* Work to be completed: Copy each line below in which the string "finishes" occurs.

* Given entries:
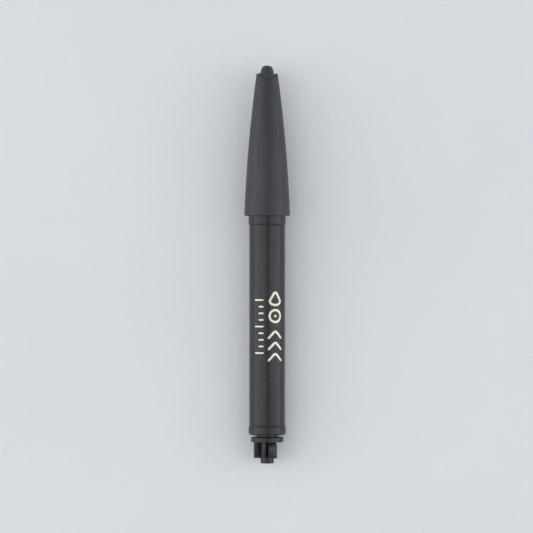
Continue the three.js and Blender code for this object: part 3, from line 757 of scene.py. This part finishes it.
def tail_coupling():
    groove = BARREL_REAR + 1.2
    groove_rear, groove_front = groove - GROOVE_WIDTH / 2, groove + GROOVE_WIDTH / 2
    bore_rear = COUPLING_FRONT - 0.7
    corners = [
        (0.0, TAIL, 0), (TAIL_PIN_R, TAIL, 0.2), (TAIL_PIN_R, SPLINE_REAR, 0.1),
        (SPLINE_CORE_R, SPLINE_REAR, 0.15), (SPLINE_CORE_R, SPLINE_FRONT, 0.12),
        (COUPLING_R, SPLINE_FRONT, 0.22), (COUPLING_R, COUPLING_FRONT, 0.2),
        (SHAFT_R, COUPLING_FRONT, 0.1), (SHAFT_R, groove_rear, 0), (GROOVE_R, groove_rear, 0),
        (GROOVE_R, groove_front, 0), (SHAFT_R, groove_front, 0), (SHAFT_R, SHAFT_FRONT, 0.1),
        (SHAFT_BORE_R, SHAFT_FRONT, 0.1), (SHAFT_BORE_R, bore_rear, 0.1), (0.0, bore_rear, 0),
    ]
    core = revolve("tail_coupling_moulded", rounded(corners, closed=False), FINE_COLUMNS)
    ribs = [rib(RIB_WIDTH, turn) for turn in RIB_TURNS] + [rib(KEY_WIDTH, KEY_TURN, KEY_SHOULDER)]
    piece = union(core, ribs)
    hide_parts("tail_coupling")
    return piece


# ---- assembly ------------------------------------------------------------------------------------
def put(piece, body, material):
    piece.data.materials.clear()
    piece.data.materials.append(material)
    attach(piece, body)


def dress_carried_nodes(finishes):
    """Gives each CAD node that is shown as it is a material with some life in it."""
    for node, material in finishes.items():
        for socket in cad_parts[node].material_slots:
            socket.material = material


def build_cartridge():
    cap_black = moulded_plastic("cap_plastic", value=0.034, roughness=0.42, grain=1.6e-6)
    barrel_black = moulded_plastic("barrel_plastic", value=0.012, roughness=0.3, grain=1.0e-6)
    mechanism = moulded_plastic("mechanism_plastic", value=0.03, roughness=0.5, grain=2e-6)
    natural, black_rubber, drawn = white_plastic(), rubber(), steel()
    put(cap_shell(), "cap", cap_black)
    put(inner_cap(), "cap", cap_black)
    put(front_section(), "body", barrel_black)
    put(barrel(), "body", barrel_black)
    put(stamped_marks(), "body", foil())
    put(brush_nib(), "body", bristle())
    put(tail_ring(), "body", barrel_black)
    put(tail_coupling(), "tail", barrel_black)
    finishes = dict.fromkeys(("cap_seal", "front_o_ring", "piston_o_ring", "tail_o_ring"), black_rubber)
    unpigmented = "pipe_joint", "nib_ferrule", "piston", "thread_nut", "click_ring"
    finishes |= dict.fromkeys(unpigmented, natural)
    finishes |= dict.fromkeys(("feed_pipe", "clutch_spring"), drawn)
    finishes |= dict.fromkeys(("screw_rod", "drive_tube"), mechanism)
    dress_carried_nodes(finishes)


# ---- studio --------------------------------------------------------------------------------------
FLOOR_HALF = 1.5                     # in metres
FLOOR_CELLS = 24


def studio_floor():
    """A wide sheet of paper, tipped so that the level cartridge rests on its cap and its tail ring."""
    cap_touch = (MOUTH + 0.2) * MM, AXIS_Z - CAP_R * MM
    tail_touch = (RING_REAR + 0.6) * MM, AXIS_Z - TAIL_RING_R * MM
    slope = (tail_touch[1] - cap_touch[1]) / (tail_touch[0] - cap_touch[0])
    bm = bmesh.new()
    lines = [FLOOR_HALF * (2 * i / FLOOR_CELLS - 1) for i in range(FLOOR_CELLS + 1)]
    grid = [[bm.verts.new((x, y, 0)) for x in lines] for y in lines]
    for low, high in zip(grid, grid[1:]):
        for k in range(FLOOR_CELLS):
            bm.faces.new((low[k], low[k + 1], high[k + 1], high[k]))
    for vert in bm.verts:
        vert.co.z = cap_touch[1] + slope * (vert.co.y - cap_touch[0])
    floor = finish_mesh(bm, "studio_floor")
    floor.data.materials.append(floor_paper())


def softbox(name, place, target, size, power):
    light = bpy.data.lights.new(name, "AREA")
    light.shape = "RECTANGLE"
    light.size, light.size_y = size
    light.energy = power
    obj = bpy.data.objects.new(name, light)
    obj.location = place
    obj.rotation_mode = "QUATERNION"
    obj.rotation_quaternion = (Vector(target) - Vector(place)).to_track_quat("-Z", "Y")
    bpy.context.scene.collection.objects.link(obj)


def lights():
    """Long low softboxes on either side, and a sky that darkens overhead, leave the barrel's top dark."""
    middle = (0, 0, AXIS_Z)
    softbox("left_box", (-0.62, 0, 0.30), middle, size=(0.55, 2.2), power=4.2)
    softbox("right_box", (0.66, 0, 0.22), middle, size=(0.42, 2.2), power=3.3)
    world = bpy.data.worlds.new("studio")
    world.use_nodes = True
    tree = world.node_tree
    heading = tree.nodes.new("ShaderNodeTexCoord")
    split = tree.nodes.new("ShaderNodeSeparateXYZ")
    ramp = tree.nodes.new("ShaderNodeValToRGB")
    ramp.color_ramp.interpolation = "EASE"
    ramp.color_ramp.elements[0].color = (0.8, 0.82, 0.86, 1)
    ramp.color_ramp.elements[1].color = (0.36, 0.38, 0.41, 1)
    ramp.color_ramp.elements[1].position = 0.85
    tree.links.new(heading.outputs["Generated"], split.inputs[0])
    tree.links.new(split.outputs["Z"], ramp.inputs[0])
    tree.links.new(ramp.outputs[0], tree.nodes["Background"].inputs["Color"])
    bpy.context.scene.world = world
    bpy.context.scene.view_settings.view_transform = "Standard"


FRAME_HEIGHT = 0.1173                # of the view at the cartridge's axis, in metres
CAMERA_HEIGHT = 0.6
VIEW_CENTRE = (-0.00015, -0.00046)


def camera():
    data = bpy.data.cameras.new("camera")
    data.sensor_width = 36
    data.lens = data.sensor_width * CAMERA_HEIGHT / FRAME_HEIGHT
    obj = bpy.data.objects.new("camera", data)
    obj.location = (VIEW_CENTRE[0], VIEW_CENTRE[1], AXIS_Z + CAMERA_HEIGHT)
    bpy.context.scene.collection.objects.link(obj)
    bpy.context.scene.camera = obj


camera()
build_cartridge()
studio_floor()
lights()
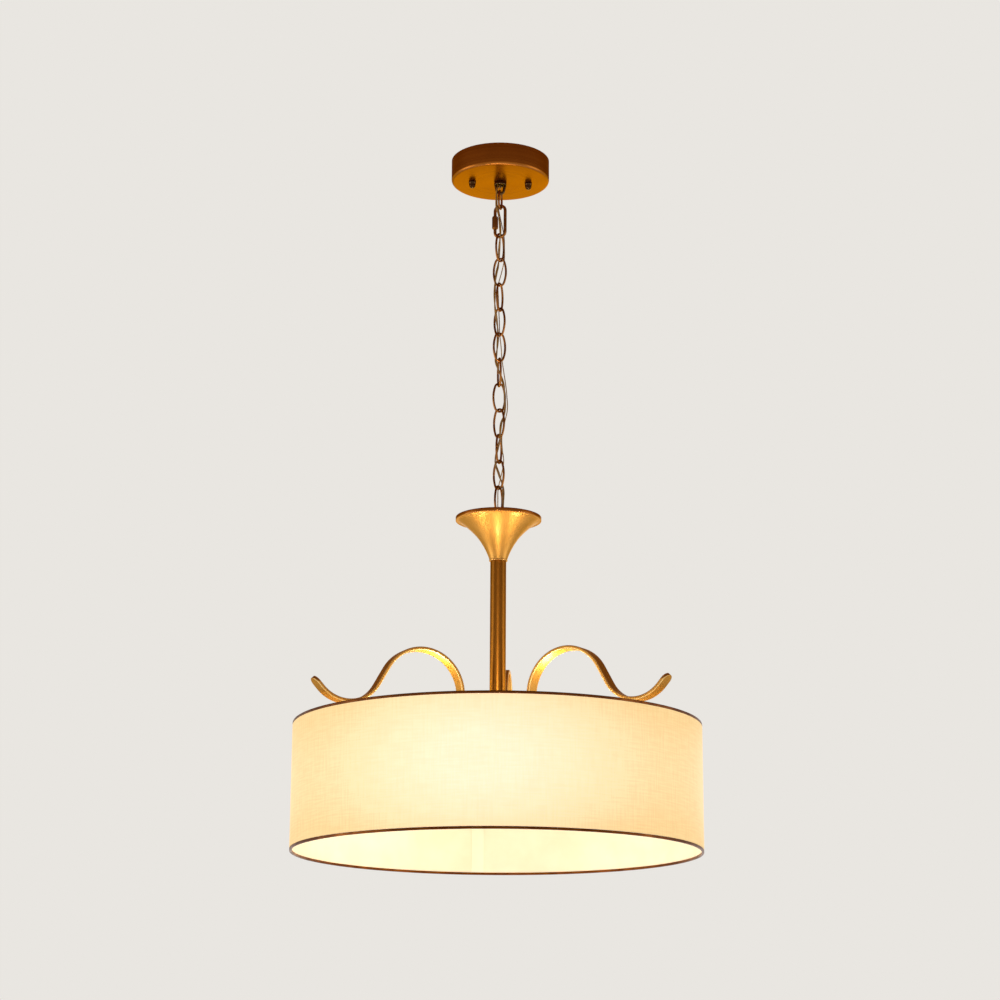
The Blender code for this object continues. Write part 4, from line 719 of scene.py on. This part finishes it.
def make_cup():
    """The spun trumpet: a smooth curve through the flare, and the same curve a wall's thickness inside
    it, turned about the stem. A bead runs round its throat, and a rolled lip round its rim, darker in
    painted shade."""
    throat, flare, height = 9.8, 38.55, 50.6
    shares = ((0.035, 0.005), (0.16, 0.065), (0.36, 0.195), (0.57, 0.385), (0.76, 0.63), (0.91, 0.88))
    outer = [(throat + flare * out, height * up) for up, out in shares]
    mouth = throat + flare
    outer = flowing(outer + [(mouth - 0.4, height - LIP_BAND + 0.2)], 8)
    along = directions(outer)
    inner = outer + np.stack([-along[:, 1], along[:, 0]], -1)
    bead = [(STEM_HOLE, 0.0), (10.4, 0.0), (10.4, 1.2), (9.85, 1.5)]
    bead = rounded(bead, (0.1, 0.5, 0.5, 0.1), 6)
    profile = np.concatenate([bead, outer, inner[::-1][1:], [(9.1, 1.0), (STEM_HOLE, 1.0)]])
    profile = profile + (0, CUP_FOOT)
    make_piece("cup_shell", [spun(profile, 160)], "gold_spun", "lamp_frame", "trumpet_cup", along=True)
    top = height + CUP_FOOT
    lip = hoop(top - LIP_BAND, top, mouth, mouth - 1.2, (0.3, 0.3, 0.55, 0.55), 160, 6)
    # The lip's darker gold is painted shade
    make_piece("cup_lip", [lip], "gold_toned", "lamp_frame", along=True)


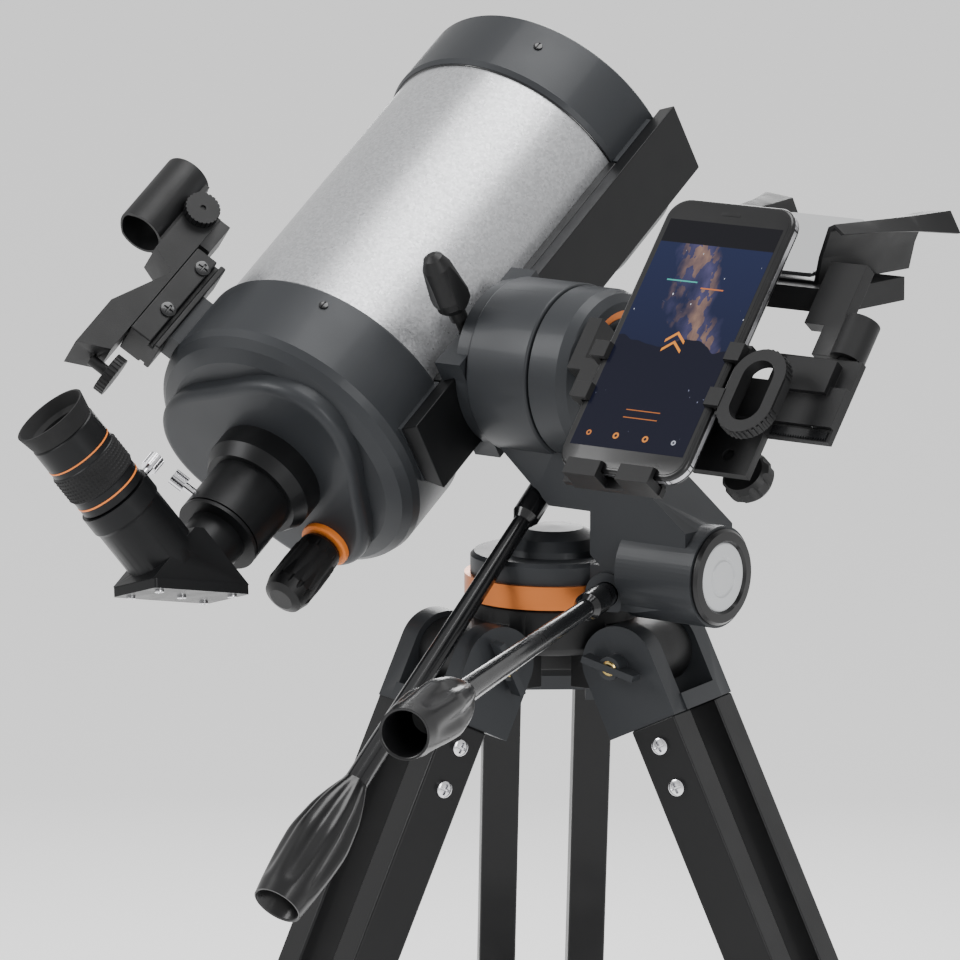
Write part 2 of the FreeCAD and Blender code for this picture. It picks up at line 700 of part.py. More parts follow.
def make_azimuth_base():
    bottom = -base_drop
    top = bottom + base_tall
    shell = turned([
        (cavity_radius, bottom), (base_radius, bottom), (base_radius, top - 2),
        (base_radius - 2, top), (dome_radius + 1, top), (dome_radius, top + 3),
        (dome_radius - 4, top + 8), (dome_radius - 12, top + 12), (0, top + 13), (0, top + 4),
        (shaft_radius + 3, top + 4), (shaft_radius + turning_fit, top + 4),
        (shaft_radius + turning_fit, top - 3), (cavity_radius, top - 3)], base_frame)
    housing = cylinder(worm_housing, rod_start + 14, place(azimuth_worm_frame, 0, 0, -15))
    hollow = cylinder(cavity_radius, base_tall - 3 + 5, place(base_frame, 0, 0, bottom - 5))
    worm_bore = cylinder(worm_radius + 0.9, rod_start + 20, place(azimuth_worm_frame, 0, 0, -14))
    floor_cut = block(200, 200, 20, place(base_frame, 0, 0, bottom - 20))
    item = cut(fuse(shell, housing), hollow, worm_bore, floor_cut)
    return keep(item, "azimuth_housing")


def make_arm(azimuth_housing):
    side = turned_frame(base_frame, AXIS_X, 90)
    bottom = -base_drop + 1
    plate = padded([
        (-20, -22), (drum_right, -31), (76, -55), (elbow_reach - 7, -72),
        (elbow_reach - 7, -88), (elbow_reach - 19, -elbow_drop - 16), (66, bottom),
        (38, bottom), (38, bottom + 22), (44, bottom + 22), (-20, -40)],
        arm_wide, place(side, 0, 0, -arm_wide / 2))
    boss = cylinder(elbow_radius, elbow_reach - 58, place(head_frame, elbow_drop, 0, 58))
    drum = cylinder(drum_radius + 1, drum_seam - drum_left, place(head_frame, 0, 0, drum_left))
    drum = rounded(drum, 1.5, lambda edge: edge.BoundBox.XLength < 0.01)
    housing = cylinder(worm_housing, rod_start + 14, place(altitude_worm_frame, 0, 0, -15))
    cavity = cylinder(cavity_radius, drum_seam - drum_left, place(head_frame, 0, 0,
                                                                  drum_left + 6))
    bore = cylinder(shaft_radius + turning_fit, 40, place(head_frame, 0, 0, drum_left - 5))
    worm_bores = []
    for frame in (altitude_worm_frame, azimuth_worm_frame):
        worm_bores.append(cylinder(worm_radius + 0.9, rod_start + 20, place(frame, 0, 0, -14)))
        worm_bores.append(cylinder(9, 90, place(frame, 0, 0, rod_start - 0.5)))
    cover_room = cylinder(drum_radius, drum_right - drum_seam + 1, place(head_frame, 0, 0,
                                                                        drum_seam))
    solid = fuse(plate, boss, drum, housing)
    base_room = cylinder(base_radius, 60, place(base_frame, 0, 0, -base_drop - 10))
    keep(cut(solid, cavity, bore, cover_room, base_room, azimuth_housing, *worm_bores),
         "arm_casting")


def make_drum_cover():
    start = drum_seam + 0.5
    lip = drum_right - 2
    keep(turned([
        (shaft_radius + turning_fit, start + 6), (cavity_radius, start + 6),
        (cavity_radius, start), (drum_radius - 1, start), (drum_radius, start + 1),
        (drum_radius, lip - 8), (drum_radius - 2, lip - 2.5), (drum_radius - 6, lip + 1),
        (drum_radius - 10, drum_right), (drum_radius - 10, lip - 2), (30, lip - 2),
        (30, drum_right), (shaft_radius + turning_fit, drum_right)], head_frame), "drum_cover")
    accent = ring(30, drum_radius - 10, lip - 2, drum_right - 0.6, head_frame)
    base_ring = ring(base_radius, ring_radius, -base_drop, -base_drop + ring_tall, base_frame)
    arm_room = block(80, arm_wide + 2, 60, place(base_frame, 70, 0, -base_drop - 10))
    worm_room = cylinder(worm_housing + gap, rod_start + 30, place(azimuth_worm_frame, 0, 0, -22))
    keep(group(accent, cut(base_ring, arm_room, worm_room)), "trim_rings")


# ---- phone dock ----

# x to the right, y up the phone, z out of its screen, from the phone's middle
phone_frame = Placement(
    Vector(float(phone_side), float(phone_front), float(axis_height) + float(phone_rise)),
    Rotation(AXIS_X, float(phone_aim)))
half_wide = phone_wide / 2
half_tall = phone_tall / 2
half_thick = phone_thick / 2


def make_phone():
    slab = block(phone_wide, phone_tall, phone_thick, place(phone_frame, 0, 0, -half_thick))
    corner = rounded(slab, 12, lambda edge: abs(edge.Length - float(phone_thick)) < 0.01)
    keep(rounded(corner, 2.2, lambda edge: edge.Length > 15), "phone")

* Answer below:
Continue the three.js and Blender code for this object: part 3, from line 757 of scene.py. This part finishes it.
def dress_carried_nodes(finishes):
    for node, material in finishes.items():
    finishes = dict.fromkeys(("cap_seal", "front_o_ring", "piston_o_ring", "tail_o_ring"), black_rubber)
    finishes |= dict.fromkeys(unpigmented, natural)
    finishes |= dict.fromkeys(("feed_pipe", "clutch_spring"), drawn)
    finishes |= dict.fromkeys(("screw_rod", "drive_tube"), mechanism)
    dress_carried_nodes(finishes)
The Blender code for this object continues. Write part 4, from line 719 of scene.py on. This part finishes it.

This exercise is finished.